PartyOf5 wrote:BjornP wrote:A healthy, civilized society needs more than engineers, scientists and doctors. It needs to be able to reflect upon itself. Freely. No matter in which way.
Arts and non-technical education is a valuable piece of a society. The problem we're seeing in the US is that too many kids are going into college for degrees in things that do not have many jobs, but they come out of college with a degree and feel that they are automatically owed a high paying job of their choice because of it.
I disagree with STA that there are not enough jobs. There are shortages in jobs like welding, but schools aren't directing kids down those paths. What we have right now are too many kids with degrees that are not needed by our economy. But they feel entitled (I think that is a fitting word) to something the economy/society has determined is not needed. I don't mean that arts aren't need at all, but we don't need as many of them as are getting degrees. The result are events like OWS and BLM where all these unemployed or under employed people with grievances against the rest of society get together and tantrum because they don't want the hard, thankless jobs that are necessary to a society.
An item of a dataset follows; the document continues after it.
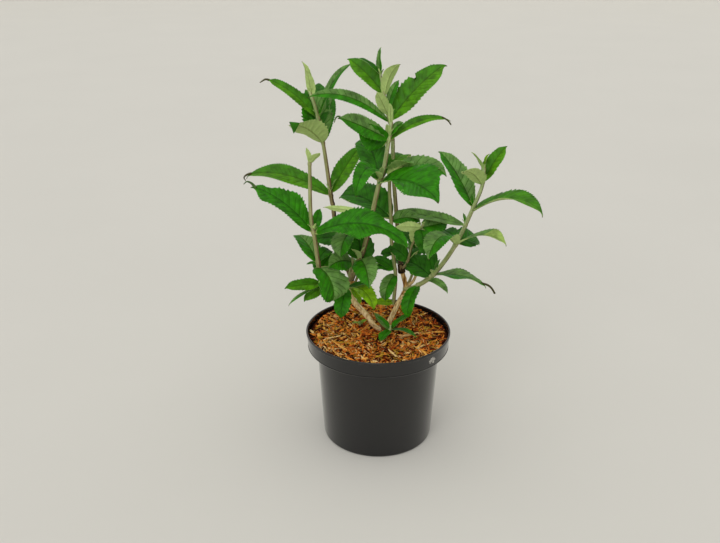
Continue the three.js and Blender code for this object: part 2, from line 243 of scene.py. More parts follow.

Ok. Obviously, there are differences in how higher education is structured and prioritized in the US. We have a higher unemployment rate amongst architects (32.3) than MA's in Humanities (15.7). Doctors, especially specialists, though... we have to import them now.
Yet I believe our universities are also good at teaching how the
methods learned in one discipline, can be applied creatively in others. Sure, a MA in litterature may not sound like a very worthwhile education, but you can apply the methods they learn to other fields, across sectors. I was on the path to an MA as "Information Administration" (the education that makes you an archivist). An education where you need a BA in history to apply, and where most of the focus is on historical records and audiovisual media. That education could certainly be applied beyond simply historical archives.
Aside from the specific classes devoted to becoming an archivist, though, there were guest lectures by people who had gotten the same education you had, with them telling how they could apply the methods in whatever work they now had. Which was usually not the one they pictured. On the more practical level, unions can sort you out with additional, smaller courses that compliment your education.
As for jobs like welding, and government generally over-focusing on academic jobs: We had sewing and crafts in my school from I think it was in 3rd grade, shop class in 5th to 7th grade (mostly just carpentry). Then, in 9th grade, students must pick someplace to apprentice or intern to for two weeks, which could be any place of employment that would have you as, basicly (school and parent had to approve, of course). The workmen/craftsmen sort of educations still earn general respect, but there was a period of about a decade before 2008 where the government kept trying to encourage students to take a higher education. Recession sort of sorted of ended that trend, but what central government wants and what the actual educators do were fortunately two different things, so people weren't pushed into picking academia if they would be better as bricklayers.
If society, or simply just the politicians elected, think non-academic jobs incredibly "low prestige", they may be tempted to believe that that should not be a priority for education at large. Some do, after all, equal prestige to what's actually
important.
Is it really the schools, as in the actual teachers directing the teachers toward academic rather than craftman's paths? Even if students would seem otherwise more suited, or even personally prefer, to become mechanics, bricklayers, carpenters, etc.? In Denmark, that was more the successive governments trying to peddle that story to local municipalities, and local teachers in those municipalities still directing kids who showed desire and skill at non-academic jobs towards the appropriate educations.
Fame is not flattery. Respect is not agreement.